As for the Foyle Film Festival nod, Keenan reflects: “It’s mad, isn’t it? We made this ludicrous little film with the help of Cavan Arts, a few mates, and a bunch of local lads. And now it’s playing at an Oscar-qualifying festival.”
Divergence
In many ways, Bottle might never have been made were it not for a pivotal leg break.
The injury kept Keenan out of school for months - offering a sustained respite from the dreaded green tile corridor. At age 14, he had no interest in school, and nothing to do but stew in discontent. But then his parents, Joe and Jane, bought him his first video camera, and something clicked.
“The shame stopped for a bit. I think looking back that I maybe reconnected with that part of myself I’d lost.”
That creative drive became a survival mechanism. And later it transformed into Keenan’s career. But shame has a tendency to creep up on you.
Keenan is open about his mental health struggles.
“I had to take time off for my mental health,” he admits. “Between jobs, you start comparing yourself to everyone else. You open Instagram and suddenly everyone’s winning. Everyone except you.”

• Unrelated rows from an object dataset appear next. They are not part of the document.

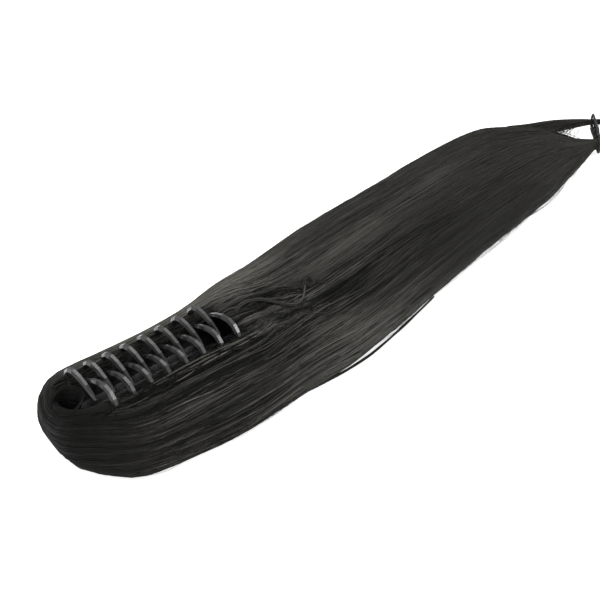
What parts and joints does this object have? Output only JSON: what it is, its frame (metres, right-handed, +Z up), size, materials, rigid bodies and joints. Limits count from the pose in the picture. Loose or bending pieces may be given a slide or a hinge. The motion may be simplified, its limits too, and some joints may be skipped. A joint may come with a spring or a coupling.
{
  "type": "ponytail hairpiece",
  "caption": "Claw-clip ponytail hairpiece of long straight dark hair, lying flat with its claw upwards and its tail gathered in a thin tie.",
  "frame": {"origin": "under the middle of the piece's box, on the surface it lies on", "axes": "+X from the rounded head towards the tied tail, +Z up, +Y to the far side, where the jaw that stays still is"},
  "size_m": [0.4714, 0.1312, 0.0448],
  "materials": {
    "dark_hair": "soft sheen along the strands",
    "black_plastic": "glossy",
    "plain_steel": "satin",
    "black_band": "matt"
  },
  "bodies": {
    "root": {"far_jaw": "black_plastic", "hinge_pin": "plain_steel", "closing_spring": "plain_steel", "far_hair": "dark_hair", "tail_hair": "dark_hair", "end_tie": "black_band"},
    "jaw_b": {"near_jaw": "black_plastic", "near_hair": "dark_hair"}
  },
  "joints": [
    {"name": "jaw_hinge", "type": "hinge", "parent": "root", "child": "jaw_b", "pos_m": [-0.17881, -0.01748, 0.01], "axis": [1, 0, 0], "range_deg": [0, 45], "stiffness_Nm_per_rad": 0.04, "springref_deg": -45.84}
  ]
}
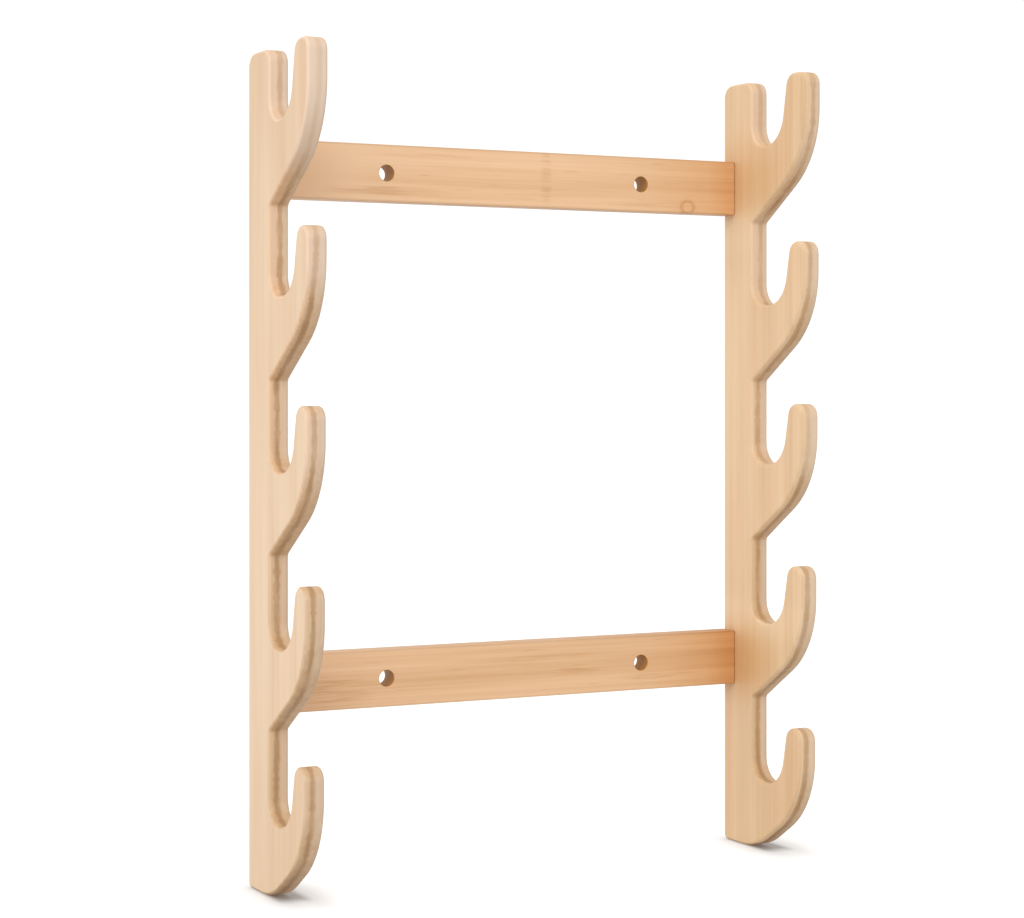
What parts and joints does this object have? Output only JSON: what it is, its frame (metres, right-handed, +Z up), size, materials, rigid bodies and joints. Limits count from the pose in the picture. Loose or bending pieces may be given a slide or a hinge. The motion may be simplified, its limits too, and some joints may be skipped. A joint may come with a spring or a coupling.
{
  "type": "fishing rod wall rack",
  "caption": "Bamboo wall display rack: hooked upright boards joined by drilled cross rails, holding fishing rods level in open slots.",
  "frame": {"origin": "middle of the wall screw holes' rectangle, on the wall plane that the rack's back lies on", "axes": "+X along the rails to the viewer's right, +Y into the wall, so hooks reach towards -Y, +Z up"},
  "size_m": [0.338, 0.0925, 0.485],
  "materials": {
    "bracket_bamboo": "clear satin lacquer over pale laminated bamboo",
    "rail_bamboo": "clear satin lacquer over honey-coloured bamboo",
    "dowel_wood": "plain turned hardwood"
  },
  "bodies": {
    "root": {"left_bracket": "bracket_bamboo", "right_bracket": "bracket_bamboo", "upper_rail": "rail_bamboo", "lower_rail": "rail_bamboo", "dowel_upper_left_high": "dowel_wood", "dowel_upper_left_low": "dowel_wood", "dowel_upper_right_high": "dowel_wood", "dowel_upper_right_low": "dowel_wood", "dowel_lower_left_high": "dowel_wood", "dowel_lower_left_low": "dowel_wood", "dowel_lower_right_high": "dowel_wood", "dowel_lower_right_low": "dowel_wood"}
  },
  "joints": []
}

He jokingly refers to this as the “comparison epidemic”.
Radicalised
To combat it he did something radical. He reached out. Sought help. Told the truth.
He started posting behind-the-scenes clips on TikTok- nothing polished, just raw moments unfiltered moments from the past 15 years.

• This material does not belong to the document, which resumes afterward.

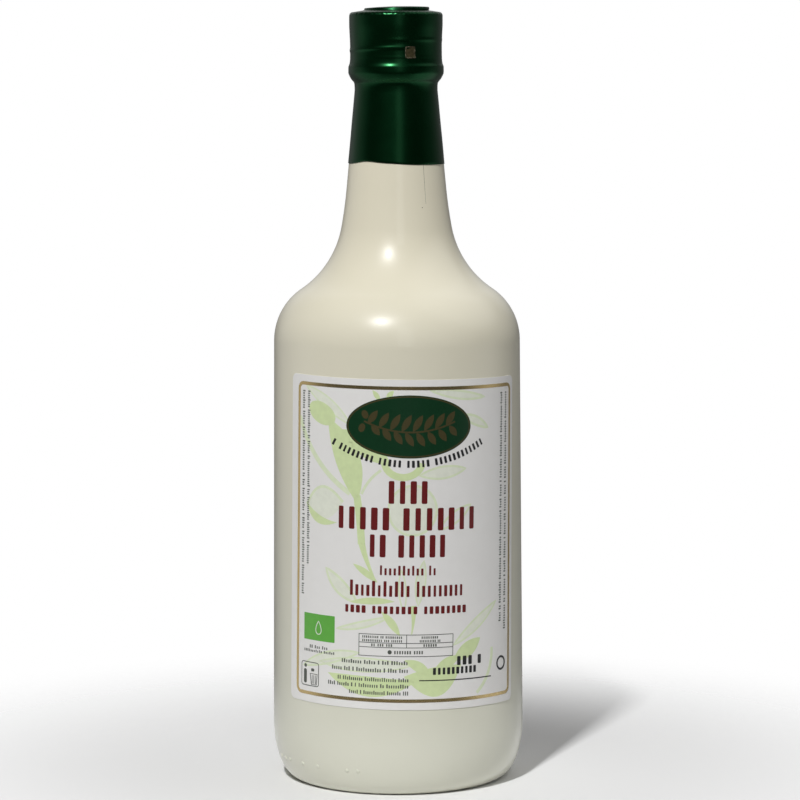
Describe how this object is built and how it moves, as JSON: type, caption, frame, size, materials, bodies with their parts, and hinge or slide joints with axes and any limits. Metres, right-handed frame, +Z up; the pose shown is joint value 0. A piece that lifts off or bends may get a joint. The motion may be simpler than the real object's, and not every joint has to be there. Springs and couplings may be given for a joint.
{
  "type": "olive oil bottle",
  "caption": "Tall round opaque oil bottle, shut and full, with a sleeve capsule over its screw closure and a paper label on the body.",
  "frame": {"origin": "centre of the standing face, on the bottle's axis", "axes": "+Z up along the bottle's axis, the label faces -Y, +X to the right of the label"},
  "size_m": [0.085, 0.0852, 0.2599],
  "materials": {
    "bottle": "glass with an opaque glossy ivory lacquer",
    "capsule": "glossy dark green metallic sleeve",
    "label": "smooth white paper with printed colour fields and gold foil lines",
    "seal_tab": "brown varnished foil"
  },
  "bodies": {
    "root": {"bottle": "bottle", "capsule": "capsule", "label": "label", "seal_tab": "seal_tab"}
  },
  "joints": []
}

“The boring bits. The failures. And weirdly, those are the ones people have connected with.”
Incredibly, between them, the snippets have now amassed more than 11 million views. Then other directors began messaging him, sharing their own struggles and thanking him for his authenticity.
“One guy said, ‘I’ve forgotten why we do this in the first place, then I saw the video’. That meant a lot. It reminded me that being honest is a kind of rebellion against the epidemic.”
It’s a very un-Hollywood philosophy, but then again Keenan doesn’t do the tortured genius act, happy to admit he’s winging it, right before the chaos transforms into something beautiful.
He made Bottle to get something out of his system, themes he’s only just scratched the surface of on a path towards something much larger- his first feature length film.
There’s a theme that runs through Keenan’s most recent work, a fascination with control and its collapse.
The symmetry of life also comes into play: it was the space afforded by his broken kneecap that set a teenage Keenan on the path to filmmaking, and it was the support of the Belfast rap trio that offered him redemption from a difficult period in his adult life. In ‘The Recap’, Keenan helps Kneecap take aim at the moral panic that has stalked the band for their outspoken views on genocide in Palestine, remixing that faux outrage into blistering satire. In ‘Sayonara’, Keenan again deftly directs the indomitable Derry Girls’ actress Jamie-Lee O’Donnell, as the camera spins through a gambit of earth-shattering emotion - euphoria, comedown, and lastly paranoia.
“When you can’t escape the fear, just embrace it,” suggests Keenan. “And dance your goolies off.”